Task requirements -
Quote exactly and only this range of lines in the data below: the line that holds "Keep writing the" to the line that holds "return outlet(ferrule(54.5, FERRULE_L, 6.5))", both included.

◇ ◇ ◇ ◇

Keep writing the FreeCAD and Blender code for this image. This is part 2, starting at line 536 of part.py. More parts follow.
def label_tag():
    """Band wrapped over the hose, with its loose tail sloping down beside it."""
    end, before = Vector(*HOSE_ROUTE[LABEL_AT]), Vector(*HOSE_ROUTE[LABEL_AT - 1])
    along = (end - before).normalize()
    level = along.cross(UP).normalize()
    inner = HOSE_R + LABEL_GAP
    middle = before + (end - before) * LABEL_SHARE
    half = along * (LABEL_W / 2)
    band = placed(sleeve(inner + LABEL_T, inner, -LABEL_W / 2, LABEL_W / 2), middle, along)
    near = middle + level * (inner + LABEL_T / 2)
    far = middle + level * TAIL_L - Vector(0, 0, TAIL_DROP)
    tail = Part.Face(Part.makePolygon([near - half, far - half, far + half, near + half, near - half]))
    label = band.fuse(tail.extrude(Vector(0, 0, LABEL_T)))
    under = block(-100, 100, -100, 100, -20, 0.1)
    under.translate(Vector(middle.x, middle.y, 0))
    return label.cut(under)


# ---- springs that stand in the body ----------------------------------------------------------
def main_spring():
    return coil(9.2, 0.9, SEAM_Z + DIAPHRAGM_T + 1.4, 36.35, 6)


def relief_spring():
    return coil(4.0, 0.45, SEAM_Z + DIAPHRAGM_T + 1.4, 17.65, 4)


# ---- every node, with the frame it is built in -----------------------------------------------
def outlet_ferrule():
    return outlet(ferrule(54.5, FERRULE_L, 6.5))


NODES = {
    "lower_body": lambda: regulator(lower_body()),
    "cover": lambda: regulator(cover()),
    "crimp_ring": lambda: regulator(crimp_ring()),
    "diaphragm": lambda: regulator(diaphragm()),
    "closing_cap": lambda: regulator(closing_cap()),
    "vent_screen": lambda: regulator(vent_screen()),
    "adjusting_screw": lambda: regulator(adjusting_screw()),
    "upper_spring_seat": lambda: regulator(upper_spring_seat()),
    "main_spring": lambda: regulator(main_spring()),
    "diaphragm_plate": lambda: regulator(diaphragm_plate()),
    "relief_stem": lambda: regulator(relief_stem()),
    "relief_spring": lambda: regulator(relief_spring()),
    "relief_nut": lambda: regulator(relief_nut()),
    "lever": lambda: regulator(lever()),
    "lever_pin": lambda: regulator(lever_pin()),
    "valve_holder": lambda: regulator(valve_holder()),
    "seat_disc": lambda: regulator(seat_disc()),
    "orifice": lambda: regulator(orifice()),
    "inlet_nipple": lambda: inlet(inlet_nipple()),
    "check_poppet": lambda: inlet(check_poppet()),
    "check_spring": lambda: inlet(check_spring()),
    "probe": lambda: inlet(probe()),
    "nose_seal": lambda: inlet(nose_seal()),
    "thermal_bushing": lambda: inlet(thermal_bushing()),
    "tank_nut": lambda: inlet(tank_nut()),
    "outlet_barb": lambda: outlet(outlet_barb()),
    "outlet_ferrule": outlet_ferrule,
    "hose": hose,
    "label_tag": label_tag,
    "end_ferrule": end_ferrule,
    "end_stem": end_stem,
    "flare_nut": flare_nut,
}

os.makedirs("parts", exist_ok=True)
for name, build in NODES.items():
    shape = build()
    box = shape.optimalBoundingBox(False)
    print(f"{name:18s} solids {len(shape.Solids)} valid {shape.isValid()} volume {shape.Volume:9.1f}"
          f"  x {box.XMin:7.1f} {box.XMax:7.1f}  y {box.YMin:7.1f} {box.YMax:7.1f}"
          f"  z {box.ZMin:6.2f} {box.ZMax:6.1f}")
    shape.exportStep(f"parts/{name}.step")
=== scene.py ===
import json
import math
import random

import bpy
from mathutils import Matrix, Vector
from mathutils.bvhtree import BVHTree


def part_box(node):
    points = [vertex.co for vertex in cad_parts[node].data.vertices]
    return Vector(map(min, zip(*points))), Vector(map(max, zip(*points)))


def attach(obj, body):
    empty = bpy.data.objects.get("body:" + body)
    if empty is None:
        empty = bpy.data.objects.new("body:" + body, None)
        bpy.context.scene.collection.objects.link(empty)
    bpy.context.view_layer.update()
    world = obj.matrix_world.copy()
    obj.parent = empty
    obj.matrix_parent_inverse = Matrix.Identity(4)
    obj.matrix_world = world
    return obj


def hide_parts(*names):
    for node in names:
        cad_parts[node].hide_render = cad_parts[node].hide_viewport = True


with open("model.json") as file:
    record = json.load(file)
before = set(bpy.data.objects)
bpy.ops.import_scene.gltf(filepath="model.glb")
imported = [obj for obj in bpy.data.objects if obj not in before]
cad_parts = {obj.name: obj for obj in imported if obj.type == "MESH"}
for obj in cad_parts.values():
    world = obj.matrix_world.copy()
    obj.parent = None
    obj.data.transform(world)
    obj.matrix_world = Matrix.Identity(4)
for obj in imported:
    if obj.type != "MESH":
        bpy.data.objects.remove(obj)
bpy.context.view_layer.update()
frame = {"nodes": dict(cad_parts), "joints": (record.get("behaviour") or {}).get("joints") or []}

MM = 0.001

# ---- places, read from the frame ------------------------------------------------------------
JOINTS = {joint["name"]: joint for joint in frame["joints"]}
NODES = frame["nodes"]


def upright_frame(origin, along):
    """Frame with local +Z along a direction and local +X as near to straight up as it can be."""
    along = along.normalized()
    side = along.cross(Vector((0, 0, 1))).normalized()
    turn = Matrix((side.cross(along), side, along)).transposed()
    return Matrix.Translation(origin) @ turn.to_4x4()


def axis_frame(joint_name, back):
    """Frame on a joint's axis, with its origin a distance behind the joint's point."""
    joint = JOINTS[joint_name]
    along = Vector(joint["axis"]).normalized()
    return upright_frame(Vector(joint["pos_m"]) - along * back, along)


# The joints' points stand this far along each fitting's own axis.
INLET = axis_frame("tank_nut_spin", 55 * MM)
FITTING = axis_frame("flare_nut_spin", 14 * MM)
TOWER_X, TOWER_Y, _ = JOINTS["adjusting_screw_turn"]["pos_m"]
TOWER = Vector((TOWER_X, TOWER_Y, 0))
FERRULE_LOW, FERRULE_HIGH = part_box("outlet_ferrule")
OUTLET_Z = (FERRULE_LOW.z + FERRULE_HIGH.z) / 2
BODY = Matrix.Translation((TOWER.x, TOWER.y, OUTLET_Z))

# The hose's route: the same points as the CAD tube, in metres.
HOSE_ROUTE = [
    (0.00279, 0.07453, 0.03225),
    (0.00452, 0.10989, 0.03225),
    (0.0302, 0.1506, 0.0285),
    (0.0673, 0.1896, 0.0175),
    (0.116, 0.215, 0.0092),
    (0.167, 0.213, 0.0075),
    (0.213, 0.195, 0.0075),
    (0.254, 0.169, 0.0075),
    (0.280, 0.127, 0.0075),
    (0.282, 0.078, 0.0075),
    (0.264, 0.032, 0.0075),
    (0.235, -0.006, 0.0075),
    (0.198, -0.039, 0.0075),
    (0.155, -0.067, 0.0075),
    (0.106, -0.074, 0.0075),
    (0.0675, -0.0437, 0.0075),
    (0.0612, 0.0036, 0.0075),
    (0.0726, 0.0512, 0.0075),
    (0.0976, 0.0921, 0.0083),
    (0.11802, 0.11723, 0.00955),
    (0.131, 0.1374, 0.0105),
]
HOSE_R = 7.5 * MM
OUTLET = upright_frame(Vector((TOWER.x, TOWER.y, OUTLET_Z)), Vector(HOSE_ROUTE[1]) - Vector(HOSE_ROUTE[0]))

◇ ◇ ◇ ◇

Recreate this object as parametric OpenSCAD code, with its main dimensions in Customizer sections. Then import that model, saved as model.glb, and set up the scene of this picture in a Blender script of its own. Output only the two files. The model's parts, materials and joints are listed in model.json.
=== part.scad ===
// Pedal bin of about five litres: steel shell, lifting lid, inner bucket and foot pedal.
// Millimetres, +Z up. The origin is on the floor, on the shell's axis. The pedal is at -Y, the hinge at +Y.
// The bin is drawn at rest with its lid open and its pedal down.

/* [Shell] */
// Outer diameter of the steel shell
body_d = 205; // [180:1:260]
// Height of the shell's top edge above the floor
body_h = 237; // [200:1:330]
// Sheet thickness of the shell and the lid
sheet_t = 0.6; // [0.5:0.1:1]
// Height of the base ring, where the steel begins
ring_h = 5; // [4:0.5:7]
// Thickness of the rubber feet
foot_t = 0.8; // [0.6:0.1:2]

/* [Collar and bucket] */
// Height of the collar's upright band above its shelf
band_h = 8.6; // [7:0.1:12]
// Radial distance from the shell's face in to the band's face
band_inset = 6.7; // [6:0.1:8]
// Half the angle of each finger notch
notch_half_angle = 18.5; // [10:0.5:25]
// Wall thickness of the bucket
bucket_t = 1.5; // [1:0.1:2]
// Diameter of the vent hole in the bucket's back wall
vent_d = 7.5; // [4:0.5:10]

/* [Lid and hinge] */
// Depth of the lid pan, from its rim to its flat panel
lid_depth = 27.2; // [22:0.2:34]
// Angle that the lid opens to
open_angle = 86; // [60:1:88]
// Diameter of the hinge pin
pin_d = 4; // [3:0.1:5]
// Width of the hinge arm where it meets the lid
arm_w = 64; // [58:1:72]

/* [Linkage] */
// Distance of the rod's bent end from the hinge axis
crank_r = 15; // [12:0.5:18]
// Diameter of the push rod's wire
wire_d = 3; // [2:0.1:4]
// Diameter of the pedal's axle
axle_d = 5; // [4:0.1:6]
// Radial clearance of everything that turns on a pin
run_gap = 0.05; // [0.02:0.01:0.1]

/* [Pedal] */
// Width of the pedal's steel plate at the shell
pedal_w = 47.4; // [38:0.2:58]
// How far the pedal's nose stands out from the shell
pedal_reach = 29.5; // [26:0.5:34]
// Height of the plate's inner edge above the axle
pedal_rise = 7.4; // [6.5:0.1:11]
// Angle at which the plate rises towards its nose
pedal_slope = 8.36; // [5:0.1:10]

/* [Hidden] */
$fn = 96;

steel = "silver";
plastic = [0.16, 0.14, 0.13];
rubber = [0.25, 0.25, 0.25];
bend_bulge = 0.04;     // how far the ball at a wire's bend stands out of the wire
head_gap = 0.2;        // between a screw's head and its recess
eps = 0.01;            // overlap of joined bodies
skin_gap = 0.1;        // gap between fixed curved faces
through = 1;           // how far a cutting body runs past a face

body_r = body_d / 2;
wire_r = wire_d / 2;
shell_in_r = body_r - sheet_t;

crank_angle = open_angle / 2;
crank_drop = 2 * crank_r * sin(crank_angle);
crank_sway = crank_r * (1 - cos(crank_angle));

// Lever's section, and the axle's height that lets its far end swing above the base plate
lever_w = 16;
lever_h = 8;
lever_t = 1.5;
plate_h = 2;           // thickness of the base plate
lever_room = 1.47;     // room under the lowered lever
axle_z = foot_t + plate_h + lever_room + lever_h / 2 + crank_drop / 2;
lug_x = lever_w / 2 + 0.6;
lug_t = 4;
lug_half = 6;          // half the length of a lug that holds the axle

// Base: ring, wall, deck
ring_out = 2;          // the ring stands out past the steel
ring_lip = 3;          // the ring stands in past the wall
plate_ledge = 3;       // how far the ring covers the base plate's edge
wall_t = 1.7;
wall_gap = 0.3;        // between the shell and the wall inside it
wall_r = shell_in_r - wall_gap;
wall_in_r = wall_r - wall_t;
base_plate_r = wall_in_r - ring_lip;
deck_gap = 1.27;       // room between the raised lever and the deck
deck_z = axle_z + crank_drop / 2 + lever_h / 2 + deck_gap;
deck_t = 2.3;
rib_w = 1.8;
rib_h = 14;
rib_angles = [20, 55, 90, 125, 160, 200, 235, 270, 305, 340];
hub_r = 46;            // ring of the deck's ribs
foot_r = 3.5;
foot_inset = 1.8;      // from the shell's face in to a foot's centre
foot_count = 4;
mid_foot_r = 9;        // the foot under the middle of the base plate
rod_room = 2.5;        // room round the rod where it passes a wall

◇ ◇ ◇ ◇

Answer for this exercise -
Keep writing the FreeCAD and Blender code for this image. This is part 2, starting at line 536 of part.py. More parts follow.
def label_tag():
    """Band wrapped over the hose, with its loose tail sloping down beside it."""
    end, before = Vector(*HOSE_ROUTE[LABEL_AT]), Vector(*HOSE_ROUTE[LABEL_AT - 1])
    along = (end - before).normalize()
    level = along.cross(UP).normalize()
    inner = HOSE_R + LABEL_GAP
    middle = before + (end - before) * LABEL_SHARE
    half = along * (LABEL_W / 2)
    band = placed(sleeve(inner + LABEL_T, inner, -LABEL_W / 2, LABEL_W / 2), middle, along)
    near = middle + level * (inner + LABEL_T / 2)
    far = middle + level * TAIL_L - Vector(0, 0, TAIL_DROP)
    tail = Part.Face(Part.makePolygon([near - half, far - half, far + half, near + half, near - half]))
    label = band.fuse(tail.extrude(Vector(0, 0, LABEL_T)))
    under = block(-100, 100, -100, 100, -20, 0.1)
    under.translate(Vector(middle.x, middle.y, 0))
    return label.cut(under)


# ---- springs that stand in the body ----------------------------------------------------------
def main_spring():
    return coil(9.2, 0.9, SEAM_Z + DIAPHRAGM_T + 1.4, 36.35, 6)


def relief_spring():
    return coil(4.0, 0.45, SEAM_Z + DIAPHRAGM_T + 1.4, 17.65, 4)


# ---- every node, with the frame it is built in -----------------------------------------------
def outlet_ferrule():
    return outlet(ferrule(54.5, FERRULE_L, 6.5))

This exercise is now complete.